*PROBLEM STATEMENT*. All material below is to be reproduced exactly.
══════════════════════════════
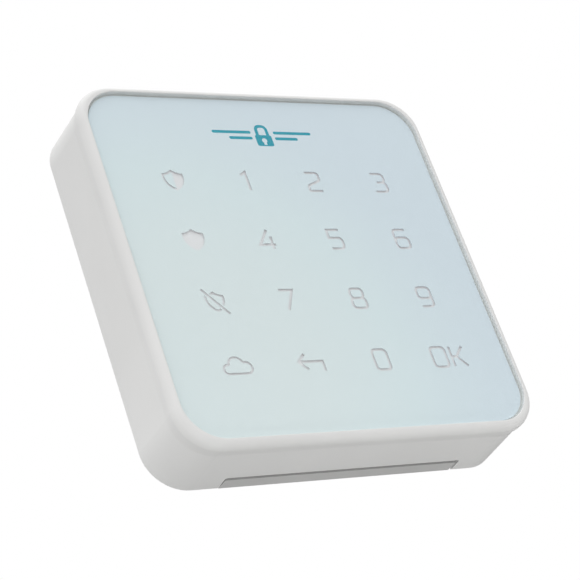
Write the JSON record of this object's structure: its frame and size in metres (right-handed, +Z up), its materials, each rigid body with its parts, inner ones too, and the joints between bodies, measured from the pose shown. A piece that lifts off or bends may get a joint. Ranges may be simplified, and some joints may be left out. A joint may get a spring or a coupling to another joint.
{
  "type": "alarm keypad panel",
  "caption": "Wall-mounted wireless touch keypad for an intruder alarm: glass front with backlit legends, deep moulded housing that tilts off a wall plate.",
  "frame": {"origin": "centre of the wall plate's back plane, on the wall, midway between the wall screw holes", "axes": "+X to the right seen from the front, +Y into the wall, +Z up the wall"},
  "size_m": [0.1044, 0.0222, 0.1058],
  "materials": {
    "white_abs_plate": "moulded, fine satin grain",
    "white_abs_housing": "moulded, fine satin grain",
    "front_glass": "polished",
    "white_print": "fired white print",
    "teal_print": "fired teal print",
    "bonding_tape": "matt foam tape",
    "diffuser": "translucent, matt",
    "white_frame": "moulded, satin",
    "circuit_board": "solder resist over glass fibre",
    "copper_pad": "gold plated copper",
    "led_package": "moulded clear over phosphor",
    "black_epoxy": "moulded epoxy",
    "shield_can": "tinned",
    "spring_steel": "drawn wire",
    "black_case": "moulded",
    "capacitor_can": "drawn can",
    "ceramic_parts": "sintered",
    "zinc_screw": "zinc plated",
    "grey_acetal": "moulded, satin",
    "black_slider": "moulded",
    "grey_abs_cover": "moulded, fine grain",
    "nickel_contact": "nickel plated strip",
    "cell_jacket": "printed film jacket over steel can"
  },
  "bodies": {
    "wall_plate": {"wall_plate": "white_abs_plate"},
    "keypad": {"front_housing": "white_abs_housing", "glass_panel": "front_glass", "legend_print": "white_print", "mark_print": "teal_print", "bonding_tape": "bonding_tape", "diffuser_sheet": "diffuser", "light_frame": "white_frame", "key_board": "circuit_board", "touch_pads": "copper_pad", "key_lights": "led_package", "controller_chip": "black_epoxy", "radio_module": "shield_can", "antenna_wire": "spring_steel", "sounder": "black_case", "board_capacitors": "capacitor_can", "small_board_parts": "ceramic_parts", "board_screws": "zinc_screw", "tamper_switch": "black_case", "tamper_spring": "spring_steel", "power_switch": "black_case", "rear_cover": "grey_abs_cover", "cover_screws": "zinc_screw", "battery_contacts": "nickel_contact", "battery_cell_1": "cell_jacket", "battery_cell_2": "cell_jacket", "battery_cell_3": "cell_jacket", "battery_cell_4": "cell_jacket"},
    "tamper_plunger": {"tamper_plunger": "grey_acetal"},
    "power_slider": {"power_slider": "black_slider"}
  },
  "joints": [
    {"name": "housing_tilt", "type": "hinge", "parent": "wall_plate", "child": "keypad", "pos_m": [0, -0.0004, 0.0529], "axis": [1, 0, 0], "range_deg": [-12, 0]},
    {"name": "tamper_travel", "type": "slide", "parent": "keypad", "child": "tamper_plunger", "axis": [0, 1, 0], "range_m": [0, 0.0015], "deforming": ["tamper_spring"]},
    {"name": "power_travel", "type": "slide", "parent": "keypad", "child": "power_slider", "axis": [1, 0, 0], "range_m": [0, 0.002]}
  ],
  "couplings": [
    {"joint": "tamper_travel", "follows": "housing_tilt", "m_per_rad": -0.007162}
  ]
}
══════════════════════════════
*ANSWER TO THIS PROBLEM*.
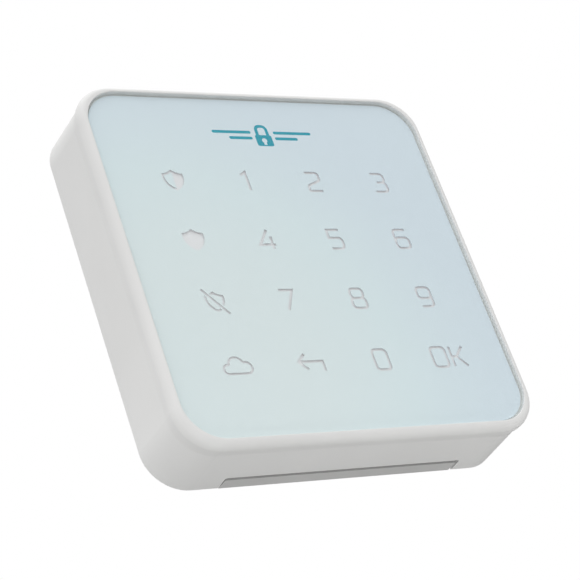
Write the JSON record of this object's structure: its frame and size in metres (right-handed, +Z up), its materials, each rigid body with its parts, inner ones too, and the joints between bodies, measured from the pose shown. A piece that lifts off or bends may get a joint. Ranges may be simplified, and some joints may be left out. A joint may get a spring or a coupling to another joint.
{
  "type": "alarm keypad panel",
  "caption": "Wall-mounted wireless touch keypad for an intruder alarm: glass front with backlit legends, deep moulded housing that tilts off a wall plate.",
  "frame": {"origin": "centre of the wall plate's back plane, on the wall, midway between the wall screw holes", "axes": "+X to the right seen from the front, +Y into the wall, +Z up the wall"},
  "size_m": [0.1044, 0.0222, 0.1058],
  "materials": {
    "white_abs_plate": "moulded, fine satin grain",
    "white_abs_housing": "moulded, fine satin grain",
    "front_glass": "polished",
    "white_print": "fired white print",
    "teal_print": "fired teal print",
    "bonding_tape": "matt foam tape",
    "diffuser": "translucent, matt",
    "white_frame": "moulded, satin",
    "circuit_board": "solder resist over glass fibre",
    "copper_pad": "gold plated copper",
    "led_package": "moulded clear over phosphor",
    "black_epoxy": "moulded epoxy",
    "shield_can": "tinned",
    "spring_steel": "drawn wire",
    "black_case": "moulded",
    "capacitor_can": "drawn can",
    "ceramic_parts": "sintered",
    "zinc_screw": "zinc plated",
    "grey_acetal": "moulded, satin",
    "black_slider": "moulded",
    "grey_abs_cover": "moulded, fine grain",
    "nickel_contact": "nickel plated strip",
    "cell_jacket": "printed film jacket over steel can"
  },
  "bodies": {
    "wall_plate": {"wall_plate": "white_abs_plate"},
    "keypad": {"front_housing": "white_abs_housing", "glass_panel": "front_glass", "legend_print": "white_print", "mark_print": "teal_print", "bonding_tape": "bonding_tape", "diffuser_sheet": "diffuser", "light_frame": "white_frame", "key_board": "circuit_board", "touch_pads": "copper_pad", "key_lights": "led_package", "controller_chip": "black_epoxy", "radio_module": "shield_can", "antenna_wire": "spring_steel", "sounder": "black_case", "board_capacitors": "capacitor_can", "small_board_parts": "ceramic_parts", "board_screws": "zinc_screw", "tamper_switch": "black_case", "tamper_spring": "spring_steel", "power_switch": "black_case", "rear_cover": "grey_abs_cover", "cover_screws": "zinc_screw", "battery_contacts": "nickel_contact", "battery_cell_1": "cell_jacket", "battery_cell_2": "cell_jacket", "battery_cell_3": "cell_jacket", "battery_cell_4": "cell_jacket"},
    "tamper_plunger": {"tamper_plunger": "grey_acetal"},
    "power_slider": {"power_slider": "black_slider"}
  },
  "joints": [
    {"name": "housing_tilt", "type": "hinge", "parent": "wall_plate", "child": "keypad", "pos_m": [0, -0.0004, 0.0529], "axis": [1, 0, 0], "range_deg": [-12, 0]},
    {"name": "tamper_travel", "type": "slide", "parent": "keypad", "child": "tamper_plunger", "axis": [0, 1, 0], "range_m": [0, 0.0015], "deforming": ["tamper_spring"]},
    {"name": "power_travel", "type": "slide", "parent": "keypad", "child": "power_slider", "axis": [1, 0, 0], "range_m": [0, 0.002]}
  ],
  "couplings": [
    {"joint": "tamper_travel", "follows": "housing_tilt", "m_per_rad": -0.007162}
  ]
}